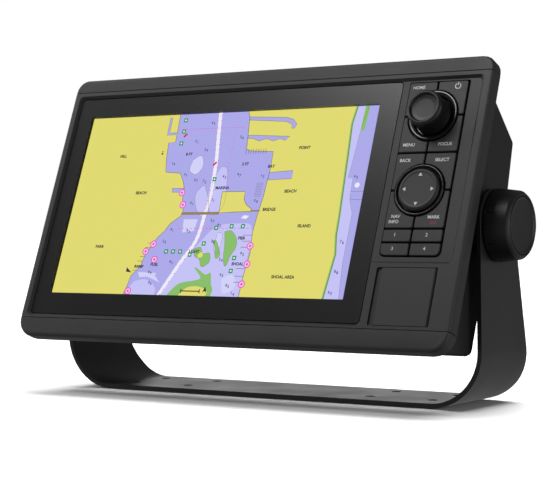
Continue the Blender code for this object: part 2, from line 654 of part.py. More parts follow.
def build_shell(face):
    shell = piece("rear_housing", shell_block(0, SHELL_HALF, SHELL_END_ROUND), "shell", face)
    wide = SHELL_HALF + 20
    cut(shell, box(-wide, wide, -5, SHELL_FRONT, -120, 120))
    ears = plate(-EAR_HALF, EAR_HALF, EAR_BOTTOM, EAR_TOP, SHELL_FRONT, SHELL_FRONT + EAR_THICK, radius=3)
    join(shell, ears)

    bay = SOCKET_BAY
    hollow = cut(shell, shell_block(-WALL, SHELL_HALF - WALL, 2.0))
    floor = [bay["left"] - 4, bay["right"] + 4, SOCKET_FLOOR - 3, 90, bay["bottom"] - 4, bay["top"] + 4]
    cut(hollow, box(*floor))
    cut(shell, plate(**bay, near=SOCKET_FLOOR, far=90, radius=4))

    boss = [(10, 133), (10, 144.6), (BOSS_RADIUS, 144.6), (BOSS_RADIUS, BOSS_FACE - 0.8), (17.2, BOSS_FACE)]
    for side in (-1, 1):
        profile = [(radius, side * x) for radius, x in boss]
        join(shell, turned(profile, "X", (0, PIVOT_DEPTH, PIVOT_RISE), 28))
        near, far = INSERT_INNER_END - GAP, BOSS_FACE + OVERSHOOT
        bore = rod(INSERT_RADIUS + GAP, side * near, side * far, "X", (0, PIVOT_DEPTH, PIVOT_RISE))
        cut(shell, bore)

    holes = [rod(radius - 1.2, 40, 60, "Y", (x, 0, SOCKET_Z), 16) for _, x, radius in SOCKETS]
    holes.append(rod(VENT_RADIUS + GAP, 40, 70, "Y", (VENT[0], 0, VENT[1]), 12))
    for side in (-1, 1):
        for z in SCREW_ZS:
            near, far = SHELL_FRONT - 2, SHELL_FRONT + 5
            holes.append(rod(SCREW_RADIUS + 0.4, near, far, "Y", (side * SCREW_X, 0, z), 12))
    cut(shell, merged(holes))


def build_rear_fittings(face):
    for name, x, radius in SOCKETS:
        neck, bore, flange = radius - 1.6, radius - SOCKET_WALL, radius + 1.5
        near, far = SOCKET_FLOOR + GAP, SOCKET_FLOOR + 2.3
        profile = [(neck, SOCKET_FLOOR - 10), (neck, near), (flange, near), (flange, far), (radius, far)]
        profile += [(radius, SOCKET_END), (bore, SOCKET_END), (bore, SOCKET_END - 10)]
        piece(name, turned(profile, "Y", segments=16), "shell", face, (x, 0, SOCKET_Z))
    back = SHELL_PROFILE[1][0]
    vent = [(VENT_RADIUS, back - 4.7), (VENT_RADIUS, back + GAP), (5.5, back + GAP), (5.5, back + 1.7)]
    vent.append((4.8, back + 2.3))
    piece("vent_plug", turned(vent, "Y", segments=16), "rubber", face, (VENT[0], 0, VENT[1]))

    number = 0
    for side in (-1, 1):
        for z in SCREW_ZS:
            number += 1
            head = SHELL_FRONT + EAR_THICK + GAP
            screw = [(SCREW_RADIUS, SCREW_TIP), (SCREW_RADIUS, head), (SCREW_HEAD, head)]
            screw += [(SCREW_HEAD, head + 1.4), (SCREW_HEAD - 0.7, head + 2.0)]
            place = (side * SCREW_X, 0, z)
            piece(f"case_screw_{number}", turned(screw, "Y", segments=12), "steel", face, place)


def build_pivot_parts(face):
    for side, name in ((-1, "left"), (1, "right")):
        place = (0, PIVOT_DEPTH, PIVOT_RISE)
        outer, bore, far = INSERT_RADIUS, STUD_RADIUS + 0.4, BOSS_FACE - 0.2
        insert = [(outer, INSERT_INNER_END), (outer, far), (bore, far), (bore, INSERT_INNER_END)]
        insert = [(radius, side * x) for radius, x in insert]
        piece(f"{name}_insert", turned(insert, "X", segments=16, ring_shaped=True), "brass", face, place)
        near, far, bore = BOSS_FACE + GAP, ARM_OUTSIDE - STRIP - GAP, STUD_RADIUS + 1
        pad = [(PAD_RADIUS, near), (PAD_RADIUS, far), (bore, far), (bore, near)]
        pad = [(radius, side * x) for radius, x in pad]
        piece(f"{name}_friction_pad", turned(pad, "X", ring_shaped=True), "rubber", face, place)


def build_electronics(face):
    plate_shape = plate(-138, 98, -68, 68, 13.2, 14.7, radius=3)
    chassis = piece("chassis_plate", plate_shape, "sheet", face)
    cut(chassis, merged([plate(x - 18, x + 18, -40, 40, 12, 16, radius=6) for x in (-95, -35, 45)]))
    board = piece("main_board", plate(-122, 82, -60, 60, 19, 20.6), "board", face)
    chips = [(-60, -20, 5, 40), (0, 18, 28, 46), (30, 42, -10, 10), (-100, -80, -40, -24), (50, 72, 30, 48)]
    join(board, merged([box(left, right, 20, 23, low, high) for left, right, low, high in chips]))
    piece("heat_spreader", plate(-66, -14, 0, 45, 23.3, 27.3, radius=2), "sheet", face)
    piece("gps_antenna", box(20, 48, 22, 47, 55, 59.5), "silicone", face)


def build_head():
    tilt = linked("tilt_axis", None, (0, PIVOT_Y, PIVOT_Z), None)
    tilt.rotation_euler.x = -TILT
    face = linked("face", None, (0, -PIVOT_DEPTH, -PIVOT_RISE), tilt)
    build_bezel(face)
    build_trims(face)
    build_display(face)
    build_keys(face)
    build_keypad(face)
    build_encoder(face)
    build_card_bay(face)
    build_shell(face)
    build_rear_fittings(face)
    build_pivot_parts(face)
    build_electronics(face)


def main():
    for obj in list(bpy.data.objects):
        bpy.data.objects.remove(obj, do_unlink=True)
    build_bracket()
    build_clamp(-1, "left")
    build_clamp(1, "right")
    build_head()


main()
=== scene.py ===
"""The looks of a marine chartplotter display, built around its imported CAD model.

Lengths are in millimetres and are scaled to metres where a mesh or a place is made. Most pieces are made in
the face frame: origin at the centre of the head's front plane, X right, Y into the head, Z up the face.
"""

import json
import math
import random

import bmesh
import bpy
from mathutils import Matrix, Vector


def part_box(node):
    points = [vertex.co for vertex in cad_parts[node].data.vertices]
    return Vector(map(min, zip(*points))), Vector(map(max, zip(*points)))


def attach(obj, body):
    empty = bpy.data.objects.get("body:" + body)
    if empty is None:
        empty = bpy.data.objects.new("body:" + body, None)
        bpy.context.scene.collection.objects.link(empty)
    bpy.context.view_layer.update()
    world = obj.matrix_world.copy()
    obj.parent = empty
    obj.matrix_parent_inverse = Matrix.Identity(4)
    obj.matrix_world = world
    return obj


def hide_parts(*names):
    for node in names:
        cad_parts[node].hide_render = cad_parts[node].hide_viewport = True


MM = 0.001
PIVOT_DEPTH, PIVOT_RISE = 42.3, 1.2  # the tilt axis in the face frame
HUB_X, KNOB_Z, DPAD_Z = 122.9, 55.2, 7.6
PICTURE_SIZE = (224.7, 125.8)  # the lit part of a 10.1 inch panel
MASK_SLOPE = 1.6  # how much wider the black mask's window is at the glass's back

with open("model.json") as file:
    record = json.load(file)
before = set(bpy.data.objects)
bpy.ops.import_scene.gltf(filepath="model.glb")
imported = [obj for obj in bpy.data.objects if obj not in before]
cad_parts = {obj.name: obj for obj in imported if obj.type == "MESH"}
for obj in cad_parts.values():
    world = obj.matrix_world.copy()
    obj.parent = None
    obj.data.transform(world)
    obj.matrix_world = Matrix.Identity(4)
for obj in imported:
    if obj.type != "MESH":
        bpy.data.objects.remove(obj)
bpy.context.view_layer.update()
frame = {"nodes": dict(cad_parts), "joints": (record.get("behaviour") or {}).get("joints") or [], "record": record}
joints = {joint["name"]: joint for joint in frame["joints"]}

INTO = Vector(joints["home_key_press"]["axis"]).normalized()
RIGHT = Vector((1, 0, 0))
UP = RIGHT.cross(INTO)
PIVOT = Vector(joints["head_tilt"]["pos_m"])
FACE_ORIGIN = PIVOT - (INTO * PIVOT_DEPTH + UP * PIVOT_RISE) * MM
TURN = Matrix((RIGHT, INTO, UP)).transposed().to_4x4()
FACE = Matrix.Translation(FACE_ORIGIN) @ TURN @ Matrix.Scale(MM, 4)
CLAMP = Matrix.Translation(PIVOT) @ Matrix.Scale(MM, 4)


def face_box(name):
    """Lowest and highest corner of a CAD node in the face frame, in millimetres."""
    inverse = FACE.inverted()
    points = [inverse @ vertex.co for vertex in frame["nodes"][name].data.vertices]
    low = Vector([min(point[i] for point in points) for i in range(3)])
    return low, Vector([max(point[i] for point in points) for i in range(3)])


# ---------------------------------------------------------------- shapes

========

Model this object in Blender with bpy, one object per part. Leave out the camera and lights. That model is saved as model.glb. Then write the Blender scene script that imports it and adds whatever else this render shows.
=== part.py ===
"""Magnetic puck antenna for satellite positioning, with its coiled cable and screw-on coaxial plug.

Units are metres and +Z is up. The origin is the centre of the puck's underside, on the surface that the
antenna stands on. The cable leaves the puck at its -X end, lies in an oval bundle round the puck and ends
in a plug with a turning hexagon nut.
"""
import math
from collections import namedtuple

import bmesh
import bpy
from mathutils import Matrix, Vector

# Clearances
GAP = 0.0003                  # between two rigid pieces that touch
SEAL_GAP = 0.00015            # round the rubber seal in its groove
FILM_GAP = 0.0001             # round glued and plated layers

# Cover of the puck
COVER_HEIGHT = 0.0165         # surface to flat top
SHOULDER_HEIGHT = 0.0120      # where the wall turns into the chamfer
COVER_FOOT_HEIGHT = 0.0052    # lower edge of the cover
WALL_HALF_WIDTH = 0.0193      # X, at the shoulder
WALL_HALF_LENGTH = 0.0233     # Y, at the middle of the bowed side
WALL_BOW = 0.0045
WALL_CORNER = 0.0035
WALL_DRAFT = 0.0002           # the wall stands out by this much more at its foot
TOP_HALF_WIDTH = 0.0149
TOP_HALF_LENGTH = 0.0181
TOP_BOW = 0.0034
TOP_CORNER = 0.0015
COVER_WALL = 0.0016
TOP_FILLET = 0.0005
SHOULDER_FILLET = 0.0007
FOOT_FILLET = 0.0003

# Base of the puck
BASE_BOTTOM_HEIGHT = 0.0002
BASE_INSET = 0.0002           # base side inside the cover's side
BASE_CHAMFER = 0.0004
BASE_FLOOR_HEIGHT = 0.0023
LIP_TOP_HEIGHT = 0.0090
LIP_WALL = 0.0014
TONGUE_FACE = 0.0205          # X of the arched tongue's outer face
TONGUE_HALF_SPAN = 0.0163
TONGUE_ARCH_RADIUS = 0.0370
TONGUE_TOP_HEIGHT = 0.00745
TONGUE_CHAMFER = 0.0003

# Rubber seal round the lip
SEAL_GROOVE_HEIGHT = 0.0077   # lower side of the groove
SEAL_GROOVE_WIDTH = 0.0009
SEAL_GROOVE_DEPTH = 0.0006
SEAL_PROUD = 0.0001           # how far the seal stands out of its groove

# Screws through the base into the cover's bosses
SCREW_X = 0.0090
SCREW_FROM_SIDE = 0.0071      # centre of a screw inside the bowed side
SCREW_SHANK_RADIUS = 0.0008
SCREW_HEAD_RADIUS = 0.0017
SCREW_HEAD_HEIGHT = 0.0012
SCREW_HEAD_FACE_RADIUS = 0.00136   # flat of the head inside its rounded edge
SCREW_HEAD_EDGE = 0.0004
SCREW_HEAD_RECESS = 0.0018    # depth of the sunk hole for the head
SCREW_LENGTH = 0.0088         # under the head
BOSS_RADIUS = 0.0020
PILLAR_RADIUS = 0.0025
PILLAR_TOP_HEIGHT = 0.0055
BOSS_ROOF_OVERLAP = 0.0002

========

Keep both end lines and retype everything in the records above from the line containing "Continue the Blender" through the line containing "join(shell, ears)", exactly, with nothing else.

Continue the Blender code for this object: part 2, from line 654 of part.py. More parts follow.
def build_shell(face):
    shell = piece("rear_housing", shell_block(0, SHELL_HALF, SHELL_END_ROUND), "shell", face)
    wide = SHELL_HALF + 20
    cut(shell, box(-wide, wide, -5, SHELL_FRONT, -120, 120))
    ears = plate(-EAR_HALF, EAR_HALF, EAR_BOTTOM, EAR_TOP, SHELL_FRONT, SHELL_FRONT + EAR_THICK, radius=3)
    join(shell, ears)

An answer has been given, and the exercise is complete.